WHAT THIS TASK INVOLVES –
The line containing "bpy.data.objects.remove(obj)" and every line after it, through the last, are to be extracted exactly; no other lines belong in the answer.

▼

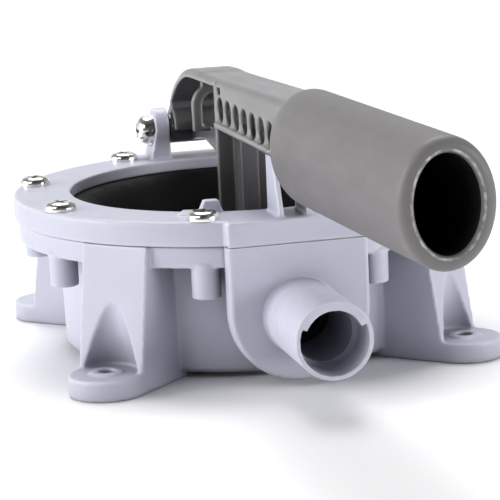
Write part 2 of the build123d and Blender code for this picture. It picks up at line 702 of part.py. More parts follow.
with BuildPart() as lever:
    # strap and beam from the side: the strap's curve, the beam's top edge, and the undersides
    with BuildSketch(Plane.YZ):
        with BuildLine():
            upper = Spline(
                *strap_outline,
                (leg_front, beam_top),
                tangents=((-1, strap_end_slope), (-1, beam_rise)),
            )
            Polyline(
                (leg_front, beam_top),
                (beam_end, beam_height(beam_top, beam_rise, beam_end)),
                (beam_end, beam_height(ledge_bottom, ledge_rise, beam_end)),
                (leg_front, ledge_bottom),
                (leg_front + leg_plate_thickness, ledge_bottom),
                (leg_front + leg_plate_thickness, beam_top - strap_thickness),
            )
            under_points = [
                (y - strap_under_shift, z - strap_thickness) for y, z in strap_outline[1:-1]
            ]
            under = Spline(*under_points)
            Line(under @ 0, (strap_root_y, pivot_height))
            Line((strap_root_y, pivot_height), upper @ 0)
            Line(under @ 1, (leg_front + leg_plate_thickness, beam_top - strap_thickness))
        make_face()
    extrude(amount=lever_half_width, both=True)
    # rounded edges along the top
    top_faces = lever.faces().filter_by(lambda face: face.normal_at().Z > 0.5)
    side_edges = [
        edge
        for edge in top_faces.edges()
        if abs(abs(edge.center().X) - lever_half_width) < edge_tolerance
    ]
    fillet(side_edges, radius=top_edge_round)
    # channel of the beam, open below
    with BuildSketch(Plane.YZ):
        with BuildLine():
            Polyline(
                (leg_front, beam_top - strap_thickness),
                (leg_front, ledge_bottom - overlap),
                (channel_end, ledge_bottom - overlap),
                (channel_end, beam_height(beam_top, beam_rise, beam_end) - strap_thickness),
                (leg_front, beam_top - strap_thickness),
            )
        make_face()
    extrude(amount=channel_half_width, both=True, mode=Mode.SUBTRACT)
    # leg down to the diaphragm: a cross plate with a rib in front and a web behind
    with BuildSketch(Plane.XY.offset(leg_floor)):
        with Locations((0, leg_front + leg_plate_thickness / 2)):
            Rectangle(2 * lever_half_width, leg_plate_thickness)
        with Locations((0, (leg_front + leg_rib_front) / 2)):
            Rectangle(2 * leg_rib_half_width, leg_front - leg_rib_front)
    extrude(amount=beam_top - overlap - leg_floor)
    with BuildSketch(Plane.XY.offset(leg_web_bottom)):
        with Locations((0, (leg_front + leg_rib_back) / 2)):
            Rectangle(2 * leg_web_half_width, leg_rib_back - leg_front)
    extrude(amount=beam_top - overlap - leg_web_bottom)
    # foot of the leg on the upper plate, with a gusset at each side
    with BuildSketch(Plane.XY.offset(leg_floor)):
        with Locations((0, (leg_rib_front + leg_foot_back) / 2)):
            Rectangle(2 * lever_half_width, leg_foot_back - leg_rib_front)
    extrude(amount=leg_foot_thickness)
    for side in (-1, 1):
        with BuildSketch(Plane.YZ.offset(side * lever_half_width)):
            with BuildLine():
                Polyline(
                    (leg_front, leg_floor),
                    (leg_foot_back, leg_floor),
                    (leg_foot_back, leg_foot_top),
                    (leg_front, leg_gusset_top),
                    (leg_front, leg_floor),
                )
            make_face()
        extrude(amount=-side * leg_gusset_thickness)
    # pocket for the nut and washer on the plate bolt
    with BuildSketch(Plane.XY.offset(leg_foot_top)):
        Circle(nut_pocket_radius)
    extrude(amount=washer_thickness + plate_nut_height + nut_headroom, mode=Mode.SUBTRACT)
    # ledges along the beam's lower edges
    for side in (-1, 1):
        with BuildSketch(Plane.YZ.offset(side * channel_half_width)):
            with BuildLine():
                Polyline(
                    (leg_front, ledge_bottom),
                    (beam_end, beam_height(ledge_bottom, ledge_rise, beam_end)),
                    (beam_end, beam_height(ledge_top, ledge_rise, beam_end)),
                    (leg_front, ledge_top),
                    (leg_front, ledge_bottom),
                )
            make_face()
        extrude(amount=side * (ledge_half_width - channel_half_width))
    # row of round holes through both walls, and a small slot above the first
    with BuildSketch(Plane.YZ):
        for index in range(hole_count):
            with Locations((hole_first - hole_pitch * index, hole_height)):
                Circle(hole_radius)
        with Locations((leg_front - slot_length, slot_height)):
            Rectangle(slot_length, slot_length / 2)
    extrude(amount=ledge_half_width + overlap, both=True, mode=Mode.SUBTRACT)
    # bulkhead in the beam that comes to rest on the ring's fins
    with BuildSketch(Plane.YZ):
        with Locations(((fin_back + fin_top_front) / 2, (fin_top + rest_gap + beam_top) / 2)):
            Rectangle(fin_back - fin_top_front, beam_top - fin_top - rest_gap)
    extrude(amount=channel_half_width + overlap, both=True)
    # pivot barrel
    with Locations(Plane(origin=(0, pivot_distance, pivot_height), z_dir=(1, 0, 0))):
        Cylinder(barrel_radius, 2 * lever_back_half_width)
    # the strap's end, wrapped over the top half of the barrel, and a web from it to the leg
    with BuildSketch(Plane.YZ):
        with Locations((pivot_distance, pivot_height)):
            Circle(strap_end_radius)
        with Locations((pivot_distance, pivot_height - strap_end_radius)):
            Rectangle(2 * strap_end_radius, 2 * strap_end_radius, mode=Mode.SUBTRACT)
    extrude(amount=lever_half_width, both=True)
    with BuildSketch(Plane.YZ):
        with BuildLine():
            Polyline(
                (web_start, web_bottom),
                (web_start, web_top),
                (web_knee, web_knee_top),
                (pivot_distance, web_end_top),
                (pivot_distance, web_end_bottom),
                (web_under_knee, web_under_height),
                (web_start, web_bottom),
            )
        make_face()
    extrude(amount=leg_web_half_width, both=True)
    # arched rib with a sill, between the web's top and the strap
    with BuildSketch(Plane.XZ.offset(-arch_y)):
        with Locations((0, arch_spring)):
            Circle(arch_outer_radius)
        with Locations((0, (arch_foot + arch_spring) / 2)):
            Rectangle(2 * arch_outer_radius, arch_spring - arch_foot)
        with Locations((0, (arch_spring + arch_top) / 2)):
            Rectangle(arch_neck_width, arch_top - arch_spring)
        with Locations((0, arch_spring)):
            Circle(arch_inner_radius, mode=Mode.SUBTRACT)
        with Locations((0, (arch_foot + arch_sill + arch_spring) / 2)):
            Rectangle(
                2 * arch_inner_radius,
                arch_spring - arch_foot - arch_sill,
                mode=Mode.SUBTRACT,
            )
    extrude(amount=arch_depth)
    # tang inside the grip, hollow from its end
    for y in (beam_end, tang_end):
        with BuildSketch(Plane.XZ.offset(-y)):
            with Locations((0, grip_axis_height(-y))):
                Ellipse(tang_half_width, tang_half_height)
    loft()
    for y in (beam_end - overlap, tang_end):
        with BuildSketch(Plane.XZ.offset(-y)):
            with Locations((0, grip_axis_height(-y))):
                Ellipse(tang_half_width - tang_wall, tang_half_height - tang_wall)
    loft(mode=Mode.SUBTRACT)
    # bores for the bush and the plate bolt
    with Locations(Plane(origin=(0, pivot_distance, pivot_height), z_dir=(1, 0, 0))):
        Cylinder(bush_radius, 2 * ear_gap, mode=Mode.SUBTRACT)
    with Locations((0, 0, leg_floor)):
        Cylinder(bolt_hole_radius, 4 * leg_foot_thickness, mode=Mode.SUBTRACT)
finish(lever, "lever")

# ---------------------------------------------------------------- grip
with BuildPart() as grip:
    grip_ends = ((grip_back, grip_back_half_height), (grip_front, grip_half_height))
    for distance, half_height in grip_ends:
        with BuildSketch(Plane.XZ.offset(distance)):
            with Locations((0, grip_axis_height(distance))):
                Ellipse(grip_half_width, half_height)
    loft()
    fillet(grip.faces().sort_by(Axis.Y)[-1].edges(), radius=grip_shoulder_round)
    fillet(grip.faces().sort_by(Axis.Y)[0].edges(), radius=grip_end_round)
    for distance in (grip_hollow_start, grip_front):
        with BuildSketch(Plane.XZ.offset(distance)):
            with Locations((0, grip_axis_height(distance))):
                Ellipse(grip_hollow_half_width, grip_hollow_half_height)
    loft(mode=Mode.SUBTRACT)
    # opening in the back end that the beam passes through
    add(lever.part, mode=Mode.SUBTRACT)
finish(grip, "grip")

# ---------------------------------------------------------------- pivot hardware
pivot_head_radius = 5.5
pivot_head_height = 5.0
pivot_head_edge = 1.4          # height of the upright edge below the head's round
pivot_recess_depth = 2.2
pivot_nut_width = 10.0
pivot_nut_height = 5.0
pivot_bolt_tip = 1.5           # thread that shows past the nut
ear_outer = ear_gap / 2 + ear_top_thickness
washer_stack = ear_outer + washer_thickness

with BuildPart() as pivot_bush:
    with Locations(Plane(origin=(0, pivot_distance, pivot_height), z_dir=(1, 0, 0))):
        Cylinder(bush_radius, 2 * lever_back_half_width)
        Cylinder(pivot_radius + running_gap, 2 * lever_back_half_width, mode=Mode.SUBTRACT)
finish(pivot_bush, "pivot_bush")

pivot_axis_left = Plane(
    origin=(-washer_stack, pivot_distance, pivot_height),
    z_dir=(-1, 0, 0),
)
with BuildPart() as pivot_bolt:
    with BuildSketch(pivot_axis_left):
        Circle(pivot_head_radius)
    extrude(amount=pivot_head_height)
    fillet(pivot_bolt.edges().group_by(Axis.X)[0], radius=pivot_head_height - pivot_head_edge)
    with BuildSketch(pivot_axis_left):
        Circle(pivot_radius)
    extrude(amount=-(2 * washer_stack + pivot_nut_height + pivot_bolt_tip))
    with BuildSketch(pivot_axis_left.offset(pivot_head_height)):
        Rectangle(recess_length, recess_width)
        Rectangle(recess_width, recess_length)
    extrude(amount=-pivot_recess_depth, mode=Mode.SUBTRACT)
finish(pivot_bolt, "pivot_bolt")

with BuildPart() as pivot_washers:
    for side in (-1, 1):
        with BuildSketch(Plane.YZ.offset(side * ear_outer)):
            with Locations((pivot_distance, pivot_height)):
                Circle(washer_radius)
                Circle(pivot_radius + hole_gap, mode=Mode.SUBTRACT)
        extrude(amount=side * washer_thickness)
finish(pivot_washers, "pivot_washers")

with BuildPart() as pivot_nut:
    with BuildSketch(Plane.YZ.offset(washer_stack)):
        with Locations((pivot_distance, pivot_height)):
            RegularPolygon(pivot_nut_width / 2, 6, major_radius=False)
            Circle(pivot_radius + thread_gap, mode=Mode.SUBTRACT)
    extrude(amount=pivot_nut_height)
finish(pivot_nut, "pivot_nut")

# ---------------------------------------------------------------- hardware of the diaphragm plates
plate_bolt_tip = 2.0           # thread that shows past the nut

with BuildPart() as plate_bolt:
    with BuildSketch(Plane.XY.offset(lower_plate_bottom - bolt_head_height)):
        RegularPolygon(bolt_head_radius, 6)
    extrude(amount=bolt_head_height)
    with BuildSketch(Plane.XY.offset(lower_plate_bottom)):
        Circle(bolt_radius)
    extrude(
        amount=leg_foot_top
        + washer_thickness
        + plate_nut_height
        + plate_bolt_tip
        - lower_plate_bottom
    )
finish(plate_bolt, "plate_bolt")

with BuildPart() as plate_washer:
    with BuildSketch(Plane.XY.offset(leg_foot_top)):
        Circle(washer_radius)
        Circle(bolt_hole_radius, mode=Mode.SUBTRACT)
    extrude(amount=washer_thickness)
finish(plate_washer, "plate_washer")

with BuildPart() as plate_nut:
    with BuildSketch(Plane.XY.offset(leg_foot_top + washer_thickness)):
        RegularPolygon(bolt_head_radius, 6)
        Circle(bolt_radius + thread_gap, mode=Mode.SUBTRACT)
    extrude(amount=plate_nut_height)
finish(plate_nut, "plate_nut")
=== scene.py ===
import json
import math

import bmesh
import bpy
from mathutils import Matrix, Vector


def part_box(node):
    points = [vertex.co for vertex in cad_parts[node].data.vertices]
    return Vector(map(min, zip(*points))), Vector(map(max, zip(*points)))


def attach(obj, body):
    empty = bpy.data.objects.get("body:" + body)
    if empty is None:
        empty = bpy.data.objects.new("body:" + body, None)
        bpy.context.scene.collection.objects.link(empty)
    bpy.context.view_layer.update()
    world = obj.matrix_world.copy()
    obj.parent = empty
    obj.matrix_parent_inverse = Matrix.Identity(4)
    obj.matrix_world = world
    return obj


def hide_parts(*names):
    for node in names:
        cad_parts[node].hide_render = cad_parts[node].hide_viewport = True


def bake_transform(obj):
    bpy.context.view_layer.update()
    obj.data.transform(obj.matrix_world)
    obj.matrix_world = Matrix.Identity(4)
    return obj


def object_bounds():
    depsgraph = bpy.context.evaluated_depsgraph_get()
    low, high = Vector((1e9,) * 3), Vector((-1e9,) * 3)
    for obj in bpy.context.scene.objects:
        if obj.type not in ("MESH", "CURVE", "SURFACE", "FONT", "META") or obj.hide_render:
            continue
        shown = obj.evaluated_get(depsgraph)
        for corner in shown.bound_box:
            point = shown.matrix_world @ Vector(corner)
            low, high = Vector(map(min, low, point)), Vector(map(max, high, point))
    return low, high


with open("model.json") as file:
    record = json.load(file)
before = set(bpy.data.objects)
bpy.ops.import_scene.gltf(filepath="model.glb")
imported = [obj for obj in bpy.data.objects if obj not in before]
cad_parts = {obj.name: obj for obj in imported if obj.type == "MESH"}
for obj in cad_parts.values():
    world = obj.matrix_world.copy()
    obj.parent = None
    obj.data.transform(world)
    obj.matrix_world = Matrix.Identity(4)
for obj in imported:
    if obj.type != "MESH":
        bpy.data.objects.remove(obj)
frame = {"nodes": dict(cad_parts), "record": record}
cad_low, cad_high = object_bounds()
nodes = frame["nodes"]

# Lengths are metres, in the part's own frame: +Z up, the grip and the outlet towards -Y.
MM = 0.001

QUARTER_TURN = math.pi / 2
FULL_TURN = 2 * math.pi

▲

RESPONSE –
        bpy.data.objects.remove(obj)
frame = {"nodes": dict(cad_parts), "record": record}
cad_low, cad_high = object_bounds()
nodes = frame["nodes"]

# Lengths are metres, in the part's own frame: +Z up, the grip and the outlet towards -Y.
MM = 0.001

QUARTER_TURN = math.pi / 2
FULL_TURN = 2 * math.pi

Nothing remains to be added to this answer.